Cross-Border drug operations reach 65 since 2023
Shafaq News- Baghdad (Updated on Saturday at 12:01 p.m.)
Iraq's security forces are waging "an open war" overseen by the General Directorate for Narcotics Affairs and Psychotropic Substances at the Interior Ministry against narcotics networks in 2026, with operations across the country producing tens of thousands of arrests and dozens of tons of seized controlled substances, the body's Media and Public Relations Director Col. Abbas al-Bahadli told Shafaq News.
Security Operations
The directorate was once composed of small units attached to police and intelligence services; it has since been expanded into a standalone general directorate with a direct ministerial reporting line and a provincial field presence. Operational doctrine has shifted in parallel, from containment to confrontation and preemption.
Thousands of networks have been dismantled in recent years, and the country's “most significant traffickers” have been arrested. Since 2023, Iraqi forces have conducted approximately 65 operations beyond Iraqi territory, coordinated with regional and international partners, targeting local dealers, major traffickers, and cross-border smuggling rings before shipments reach Iraqi soil.
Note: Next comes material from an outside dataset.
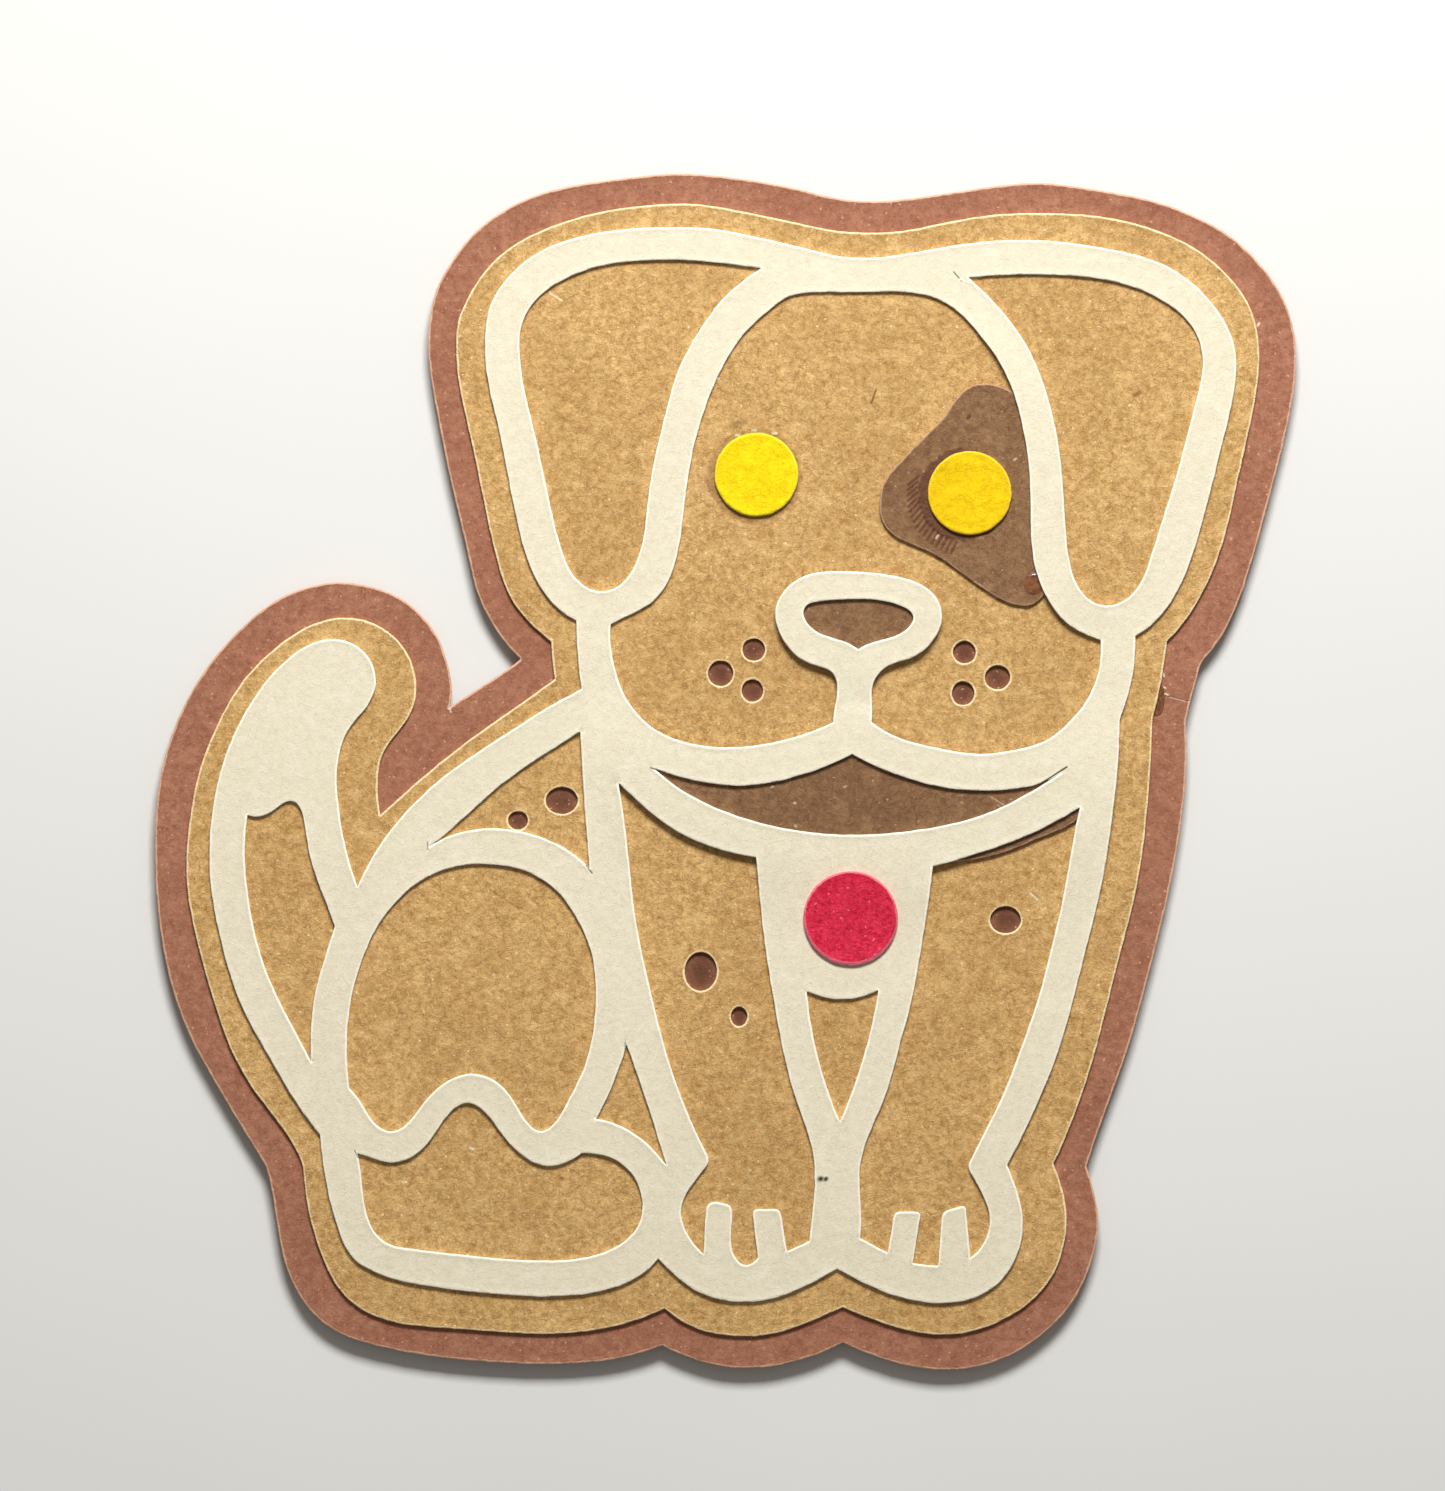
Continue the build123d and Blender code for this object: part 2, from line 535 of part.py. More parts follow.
# under the outline card: a thin dot where it lies on the coat or on a filler, a thick one where it
# bridges from the coat up to its raised part
low_glue_middles = [
    (-11.0, 39.0), (-2.0, 39.6), (20.5, 38.7), (28.5, 38.1), (-29.2, -30.5), (-20.0, -38.0),
    (-13.0, -38.4), (1.0, -38.7), (8.5, -34.0), (15.0, -38.8), (20.9, -35.0),
]
bridge_glue_middles = [
    (-16.0, 26.0), (-3.2, 26.0), (36.4, 25.0), (-9.9, 8.0), (29.4, 7.0), (-14.5, 2.4),
    (-34.0, 4.0), (-37.5, -6.0), (-30.0, -6.0), (-9.2, -3.0), (-8.3, -13.0), (26.6, -10.0),
    (4.3, -10.0), (14.3, -10.0),
]
filler_glue_middles = [(23.8, 20.0), (9.4, 13.5), (1.1, -0.6), (17.8, -0.9), (9.4, -5.6)]

with BuildPart() as outline_glue:
    with BuildSketch(Plane.XY.offset(filler_glue_z)):
        with Locations(*low_glue_middles):
            Circle(glue_dot_radius)
    extrude(amount=glue_thickness)
    with BuildSketch(Plane.XY.offset(filler_glue_z)):
        with Locations(*bridge_glue_middles):
            Circle(glue_dot_radius)
    extrude(amount=raised_z - filler_glue_z)
    with BuildSketch(Plane.XY.offset(raised_glue_z)):
        with Locations(*filler_glue_middles):
            Circle(small_glue_dot_radius)
    # the last one is squeezed out into sight at the foot of the eye patch
    with BuildSketch(Plane.XY.offset(raised_glue_z)):
        with Locations((23.3, 14.0)):
            Circle(squeezed_glue_radius)
    extrude(amount=glue_thickness)
finish_piece(outline_glue, "outline_glue")
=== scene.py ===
"""Looks for the layered card puppy: die-cut card, punched dots, dried glue and foam pads.

Every card is made again from the outline of its CAD node, with a low lip along its cut edges, a slight
waviness and small marks.  The cream line-work is one sheet that drapes over the brown cards.  Shapes
are worked out in millimetres and turned into metres when a mesh is made.
"""

import math

import bpy
import numpy as np
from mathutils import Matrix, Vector, kdtree, noise
from mathutils.geometry import delaunay_2d_cdt


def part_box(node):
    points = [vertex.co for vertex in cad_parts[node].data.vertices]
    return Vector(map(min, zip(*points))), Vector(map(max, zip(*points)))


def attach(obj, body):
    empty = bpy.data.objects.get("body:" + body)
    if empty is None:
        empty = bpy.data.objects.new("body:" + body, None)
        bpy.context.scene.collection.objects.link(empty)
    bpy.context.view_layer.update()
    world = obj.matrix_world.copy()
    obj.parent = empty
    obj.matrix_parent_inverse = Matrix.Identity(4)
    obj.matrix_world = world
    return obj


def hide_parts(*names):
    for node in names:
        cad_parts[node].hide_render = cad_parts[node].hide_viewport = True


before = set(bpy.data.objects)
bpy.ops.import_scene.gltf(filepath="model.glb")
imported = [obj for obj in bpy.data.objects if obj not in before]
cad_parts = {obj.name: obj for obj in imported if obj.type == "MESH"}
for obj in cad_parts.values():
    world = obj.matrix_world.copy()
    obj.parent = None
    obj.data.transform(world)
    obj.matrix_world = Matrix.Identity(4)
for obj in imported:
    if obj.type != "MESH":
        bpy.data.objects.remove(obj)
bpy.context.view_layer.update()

NOISE_SEED = 4
noise.seed_set(NOISE_SEED)  # without it, noise_vector starts from the clock and differs in every run

MM = 0.001
CARD = 0.30  # thickness of every card
GLUE = 0.05  # thickness of the glue film

EDGE_STEP = 0.2  # spacing of points along a cut edge
UPWARD = 0.9  # a face whose normal rises more than this is part of a card's upper side
CORNER = math.radians(30)  # a sharper turn than this in an outline is a corner
SMOOTHING_ROUNDS = 4
RING_DEPTHS = (0.04, 0.09, 0.15, 0.23, 0.35, 0.60)  # rows of points inside a cut edge
ROW_SPACING = 0.87  # rows of a triangular grid, as a share of its step
JITTER = 0.15  # how far a point of the loose grid strays, as a share of its step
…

"The external operations are the ministry's broader strategy to block narcotics at their source," Al-Bahadli added.
Smuggling methods have also grown more sophisticated, such as using airborne balloons to ferry consignments across the border —a technique documented in a recent operation in western al-Anbar province, where authorities intercepted more than 198,000 narcotic tablets.
Read more: The Smuggler's Almanac: Iraq's war against narco-innovation
Rehabilitation and Social Dimensions
Sixteen rehabilitation centers are now operating across Iraq, offering psychological, medical, and social treatment for addicts, including three in Baghdad. More than 7,270 individuals have completed treatment and reintegrated into society since 2023. Al-Bahadli said that a policy change separating addicts from traffickers within the custodial system —previously housed together in the general prison population— has also taken effect.
Price movements in the narcotics market point to supply disruption. Crystal methamphetamine has risen from approximately 10,000 dinars ($7.63) per gram to around 200,000 dinars ($152.6), a shift tied to sustained security pressure on distribution networks.
"Youth are the primary target demographic of narcotics networks," al-Bahadli warned, identifying individuals between 16 and 40 as most at risk and describing the pattern as a deliberate effort to drain the country of its productive human capital.